МОТЫЛЕК вновь и вновь возвращался к истокам к изначальному повороту событий – к порогу «вселенского сна». И хотя то, что есть, всем обрыдло, никто не хотел перемен. Все жаждали определённости, несмотря ни на что сейчас же и навсегда.
В регистратуре ветеринарной лечебницы, одноэтажном кирпичном домике возле железной дороги, записали больного: «Кот Леопольд /восемь месяцев/». В очереди к ветеринару были только мужчины с собаками. Леопольд нервничал, и хозяйку с котенком по-джентельменски пропустили вперед.
Ветврач Сергей Иванович (пожилой человек с суровым лицом солдата) как коврик «расстелил» малыша на столе и принялся ощупывать, говоря ничего не значащие слова, от которых тело вдруг сделалось «тряпочным». Леопольд впал в прострацию, а очнулся, когда из него уже извлекли иглу шприца.
– У вашего котика – чумка – болезнь «усатых бродяг». Он у вас молодой, – я надеюсь, все обойдется.
Голос Сергея Ивановича не соответствовал грозной внешности. Он так говорил, что весь мир казался добрее. Пока малыш зализывал место, где побывала игла, врач оформил рецепт, объяснил, как часто ходить на инъекции, чем кормить и поить больного.
Домой хозяйка несла малыша на руках. Весь путь он тихо лежал, только около зарослей стал вырываться. Но стоило Ольге Сергеевне положить котенка в траву, как неизвестно откуда возник полосатый котище – облезлый худой и свирепый. Шипя, он как будто пытался напасть и красноречиво, как это умеют лишь кошки, смотрел в глаза женщине, точно внушая: «Брось его! Гони прочь! Все равно он уже не жилец!»
Ольга Сергеевна вскрикнула, замахнулась на «облезлое чудище», взяла Леопольда на руки и заплакала. Он притих, изумленный метаморфозой, произошедшей с самым сильным котом: «Полосатик» сам стал похож на бродягу, с приходом которого и начались все несчастья.

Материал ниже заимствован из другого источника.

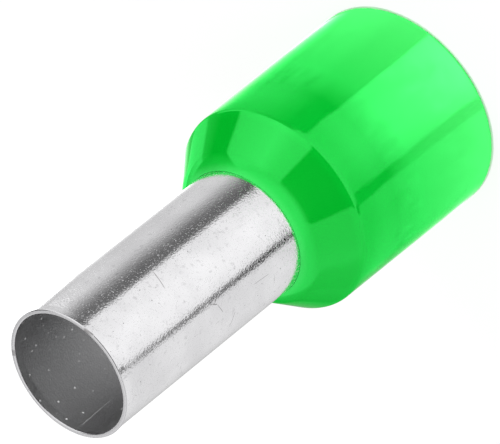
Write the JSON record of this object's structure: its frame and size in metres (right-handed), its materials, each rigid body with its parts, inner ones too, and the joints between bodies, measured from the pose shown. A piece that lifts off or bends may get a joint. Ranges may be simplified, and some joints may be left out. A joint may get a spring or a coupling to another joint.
{
  "type": "wire ferrule",
  "caption": "Insulated wire ferrule: a plated metal sleeve with an open end, pressed into a flared plastic collar with a conical shoulder that takes the wire.",
  "frame": {"origin": "centre of the collar's mouth, on the plane that the ferrule stands on", "axes": "+Z along the ferrule's axis, from the collar's mouth towards the tip of the bare sleeve; it is round about Z, so X and Y are free"},
  "size_m": [0.01, 0.01, 0.0235],
  "materials": {
    "tinned_copper": "satin",
    "green_plastic": "glossy"
  },
  "bodies": {
    "root": {"metal_sleeve": "tinned_copper", "plastic_collar": "green_plastic"}
  },
  "joints": []
}
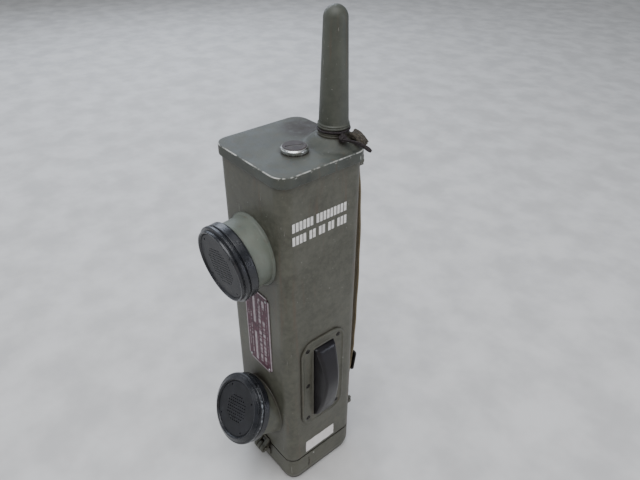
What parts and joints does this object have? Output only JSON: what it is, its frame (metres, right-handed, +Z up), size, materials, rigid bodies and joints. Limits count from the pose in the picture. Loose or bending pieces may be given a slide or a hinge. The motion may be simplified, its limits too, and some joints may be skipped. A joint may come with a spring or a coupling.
{
  "type": "two way radio",
  "caption": "Hand-held two way radio: tall square case, tilted earpiece and mouthpiece, side talk button, rear hand strap, hinged battery cover, telescopic aerial under a lift-off cap.",
  "frame": {"origin": "centre of the battery cover's flat underside", "axes": "+Z up along the case, the front with earpiece and mouthpiece faces -Y, the talk button is on +X, the strap is behind on +Y"},
  "size_m": [0.0921, 0.1383, 0.4115],
  "materials": {
    "olive_paint": "worn matt olive drab enamel on cast and sheet aluminium",
    "bakelite": "moulded black bakelite, rubbed",
    "rubber": "aged black rubber",
    "steel": "plain steel",
    "worn_brass": "dull brass",
    "aluminium": "plain sheet",
    "plug_metal": "rusty brown steel with a bright rim",
    "plate_enamel": "maroon filled etched plate",
    "paper": "aged blank paper label",
    "webbing": "khaki cotton webbing",
    "pale_webbing": "faded green cotton webbing",
    "leather": "dry dark leather",
    "phenolic": "brown laminated board",
    "valve_glass": "clear glass",
    "coil_wire": "enamelled copper wire",
    "dark_iron": "black japanned iron",
    "wax_paper": "waxed paper and ceramic",
    "battery_card": "waxed card jacket"
  },
  "bodies": {
    "case": {"case_shell": "olive_paint", "top_cover": "olive_paint", "top_gasket": "rubber", "screw_plug": "plug_metal", "earpiece_housing": "olive_paint", "earpiece_cap": "bakelite", "earphone_element": "aluminium", "mouthpiece_housing": "olive_paint", "mouthpiece_cap": "bakelite", "microphone_element": "aluminium", "housing_gaskets": "rubber", "data_plate": "plate_enamel", "plate_rivets": "aluminium", "paper_label": "paper", "talk_plate": "olive_paint", "talk_plate_screws": "steel", "boot_flange": "rubber", "talk_switch": "phenolic", "aerial_socket": "olive_paint", "aerial_insulator": "phenolic", "aerial_outer_tube": "steel", "socket_seal": "rubber", "cap_thong": "leather", "thong_tab": "pale_webbing", "power_switch": "phenolic", "case_hinge_leaf": "olive_paint", "hinge_pin": "steel", "catch_bracket": "olive_paint", "strap_loop_top": "olive_paint", "strap_loop_bottom": "olive_paint", "strap_webbing": "webbing", "strap_buckle": "dark_iron", "chassis_plate": "aluminium", "chassis_top_plate": "aluminium", "valve_sockets": "phenolic", "valves": "valve_glass", "crystals": "bakelite", "coil_formers": "coil_wire", "if_transformers": "aluminium", "audio_transformers": "dark_iron", "small_components": "wax_paper", "audio_leads": "rubber", "long_battery": "battery_card", "round_battery": "battery_card", "battery_contact_board": "phenolic"},
    "aerial_cap": {"aerial_cap": "olive_paint"},
    "aerial_1": {"aerial_section_1": "steel"},
    "aerial_2": {"aerial_section_2": "steel"},
    "aerial_3": {"aerial_section_3": "steel"},
    "aerial_4": {"aerial_tip_rod": "steel"},
    "power_slider": {"power_slider": "worn_brass"},
    "talk_button": {"talk_boot": "rubber", "talk_plunger": "steel"},
    "switch_slider": {"switch_slider": "worn_brass"},
    "battery_cover": {"bottom_cover": "olive_paint", "cover_gasket": "rubber", "cover_hinge_leaf": "olive_paint", "battery_springs": "worn_brass"},
    "catch": {"catch_lever": "olive_paint", "catch_stud": "steel"}
  },
  "joints": [
    {"name": "cap_lift", "type": "slide", "parent": "case", "child": "aerial_cap", "axis": [0, 0, 1], "range_m": [0, 0.95]},
    {"name": "aerial_1_slide", "type": "slide", "parent": "case", "child": "aerial_1", "axis": [0, 0, 1], "range_m": [0, 0.228]},
    {"name": "aerial_2_slide", "type": "slide", "parent": "aerial_1", "child": "aerial_2", "axis": [0, 0, 1], "range_m": [0, 0.228]},
    {"name": "aerial_3_slide", "type": "slide", "parent": "aerial_2", "child": "aerial_3", "axis": [0, 0, 1], "range_m": [0, 0.228]},
    {"name": "aerial_tip_slide", "type": "slide", "parent": "aerial_3", "child": "aerial_4", "axis": [0, 0, 1], "range_m": [0, 0.228]},
    {"name": "power_slide", "type": "slide", "parent": "case", "child": "power_slider", "axis": [0, 0, 1], "range_m": [0, 0.006]},
    {"name": "talk_press", "type": "slide", "parent": "case", "child": "talk_button", "axis": [-1, 0, 0], "range_m": [0, 0.0035], "stiffness_N_per_m": 1500},
    {"name": "switch_slide", "type": "slide", "parent": "case", "child": "switch_slider", "axis": [0, 0, 1], "range_m": [0, 0.0042]},
    {"name": "battery_cover_hinge", "type": "hinge", "parent": "case", "child": "battery_cover", "pos_m": [0, -0.0429, 0.025], "axis": [-1, 0, 0], "range_deg": [0, 105]},
    {"name": "catch_flex", "type": "hinge", "parent": "case", "child": "catch", "pos_m": [0, 0.0412, 0.041], "axis": [1, 0, 0], "range_deg": [0, 12], "stiffness_Nm_per_rad": 0.3}
  ],
  "couplings": [
    {"joint": "aerial_1_slide", "follows": "cap_lift", "ratio": 0.24},
    {"joint": "aerial_2_slide", "follows": "cap_lift", "ratio": 0.24},
    {"joint": "aerial_3_slide", "follows": "cap_lift", "ratio": 0.24},
    {"joint": "aerial_tip_slide", "follows": "cap_lift", "ratio": 0.24},
    {"joint": "power_slide", "follows": "cap_lift", "ratio": 0.0063},
    {"joint": "switch_slide", "follows": "talk_press", "ratio": 1.2}
  ]
}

На работе сказали, что чумка – неизлечима. У женщины закололо сердце… А дома – узнала, что котенок впервые за эту неделю вылакал блюдечко сливок и валялся на подоконнике, поджидая ее. На другой день, когда принесла кота на укол, – первым делом спросила, правда ли, что чумка не лечится?
– Поменьше слушайте бабьи сказок! – посоветовал врач. – Котик у вас молодой – справится. А мы поможем. Да вы сами смотрите, как уже глазки повеселели!
В последний визит во время инъекции обломилась игла. Ольга Сергеевна снова расстроилась: от знакомой медицинской сестры она слышала, это плохая примета. Малышу было больно. Он впервые за время болезни всплакнул, по дороге домой не вырывался из рук, с кислой миной лежал целый день на боку… Но к вечеру ожил: потрапезничал и как ни в чем не бывало, полез целоваться.